The commission’s 10-0 vote sends the plans for the new 168-acre Cortland and Chicago River Redevelopment Area to the City Council’s Finance Committee for consideration, perhaps as soon as next month.

The commission, whose members are all appointed by Mayor Rahm Emanuel, also approved the Department of Planning and Development recommendation that Sterling Bay be allowed to develop the property.

The City Council has not yet given the developer approval to rezone the property, much of which was once part of the now-defunct Finkl Steel plant. That approval could also come next month.

Eleven aldermen have vowed to vote against the project because it fails to combat Chicago’s affordable housing shortfall or reduce the economic or racial segregation plaguing the city. Twenty-six aldermen could kill the project.

Before the meeting, a coalition of community groups and civic leaders said the process should be halted until after the next mayor and City Council take office in May — a position endorsed by mayoral candidate Toni Preckwinkle.

That coalition includes local entertainment venue owners that have mobilized to block the project, which they fear will unleash a wave of displacement and gentrification that will wipe them out.

Ald. Scott Waguespack (32nd) said the project should be put on hold because it would do nothing to reduce economic or racial segregation in the city.

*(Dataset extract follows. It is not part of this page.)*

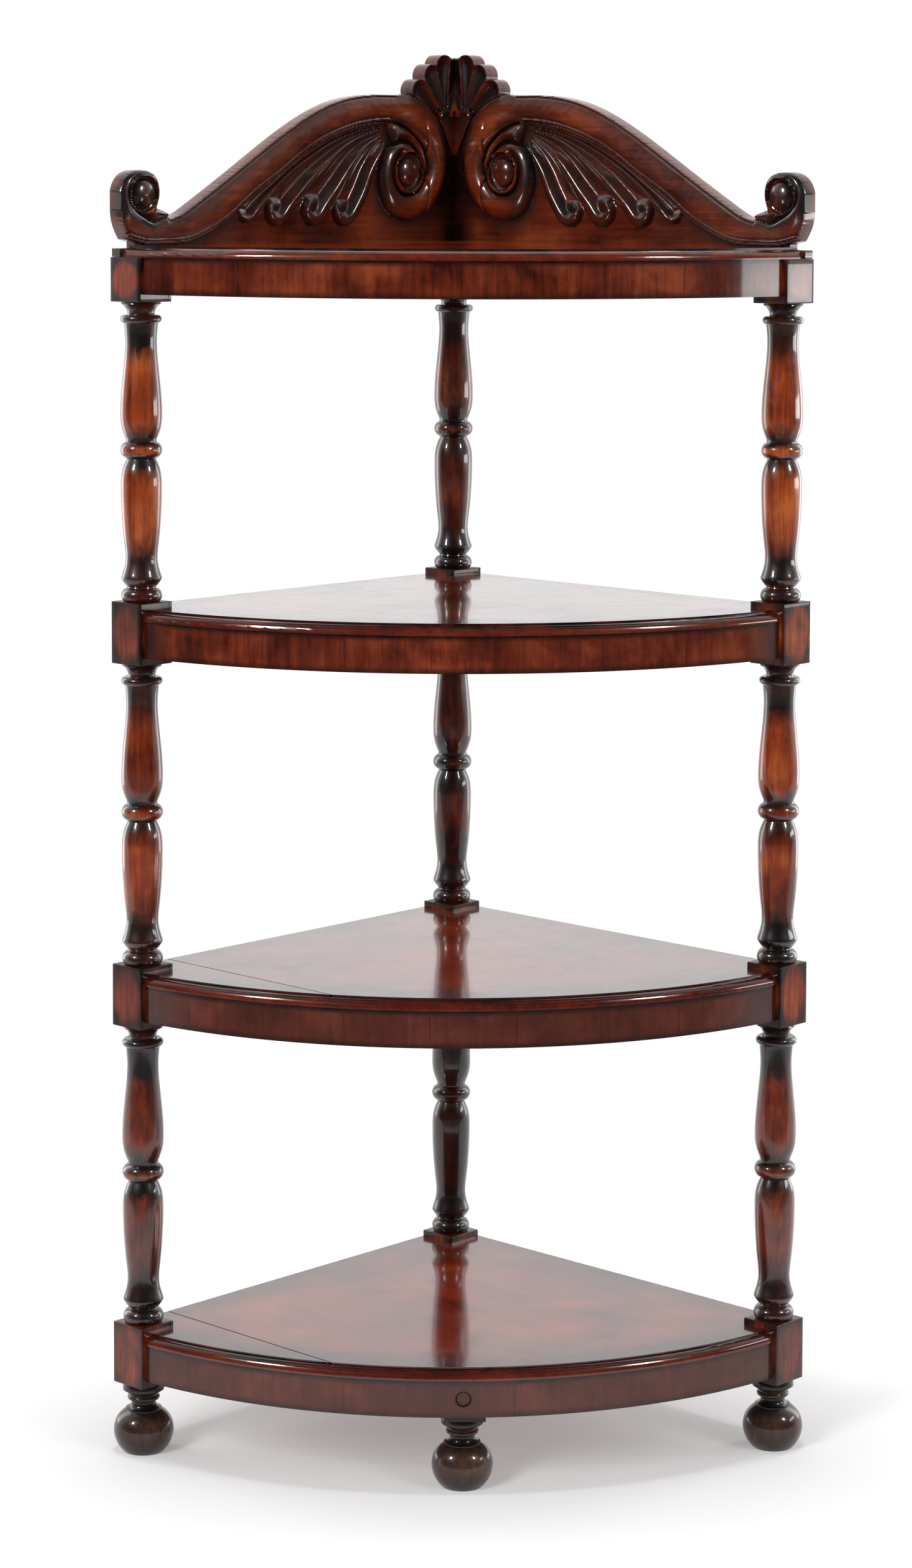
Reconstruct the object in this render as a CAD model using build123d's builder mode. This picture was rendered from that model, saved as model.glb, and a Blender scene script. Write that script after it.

“This will exacerbate the tale of two cities we are faced with,” Waguespack said.

Ald. John Arena (45th) called the creation of the new TIF nothing more than a “shell game.”

TIF districts capture all growth in the property tax base in a designated area for a set period of time, usually 20 years or more, and divert it into a special fund for projects designed to spur redevelopment and eradicate blight.

Ald. Roberto Maldonado (26th) called that a “rip-off for all taxpayers.”

Ald. Michele Smith (43rd) said the new TIF should be halted until Cook County Assessor Fritz Kaegi can determine whether all 300 properties set to be included in the district have been properly assessed.

“This is not an academic exercise,” Smith said. “The largest TIF district ever created in Chicago deserves real scrutiny.”

The TIF district is set to include the city’s former maintenance yard, which was assessed as worth nothing, since it was owned by the city. That means all property tax generated by that land will be scooped up by the TIF.

The current plan is “insulting,” Smith said.

Dozens of speakers echoed Smith, and called on commissioners to slow down the process.

But Ald. Brian Hopkins, whose 2nd Ward includes the proposed development, said the new roads, bridges and sidewalks set to be built as part of the Lincoln Yards development are urgently needed.

“We can’t wait any longer,” Hopkins said. “We need to act now.”

Members of unions and firms that stand to get a slice of the 55-acre project — expected to bring 10,000 construction jobs and 24,000 permanent jobs — urged commissioners to go full speed ahead. Under the city’s rules, $1.9 billion of the project’s cost will be set side for firms owned by blacks, Latinos and women.

Zoning Committee Chairman Ald. James Cappleman (46th) has said he would insist developer Sterling Bay commit to building affordable units earmarked for the city’s poorest residents in the 2nd Ward — but not as part of the development itself — before allowing the project to advance to the full City Council.

However, the development has the support of Emanuel as well as Hopkins. Under aldermanic prerogative — the city’s unwritten policy of giving aldermen the ultimate authority over projects in their own wards — that’s all a development typically needs to be approved by the City Council.

Once completed in 10 years, the development is set to include 6,000 new units.

Because the project is set to get $900 million from the new TIF district, 1,200 of those units must be set aside for low- and moderate-income Chicagoans.

Sterling Bay plans to include only 300 of those units as part of the development itself, the minimum required by the city’s Affordable Requirements Ordinance.

The developer also plans to pay $39 million into the city’s Low-Income Housing Trust Fund in lieu of building another 300 units.

The remaining 600 units would be allowed to be built outside the development, but within three miles, according to the original plan. Sterling Bay would also have the option of paying into the trust fund instead of building some of those remaining units, or including them as part of Lincoln Yards.

The $900 million in TIF funds will be used to reimburse Sterling Bay for new bridges over the Chicago River, a new Metra station, an extension of the 606 trail, water taxis, dedicated bicycle lanes as well as potentially a light-rail transit way and extending the city’s street grid to the city’s specifications

Efforts are already underway to unsnarl the intersection of Armitage, Ashland and Elston avenues, officials said.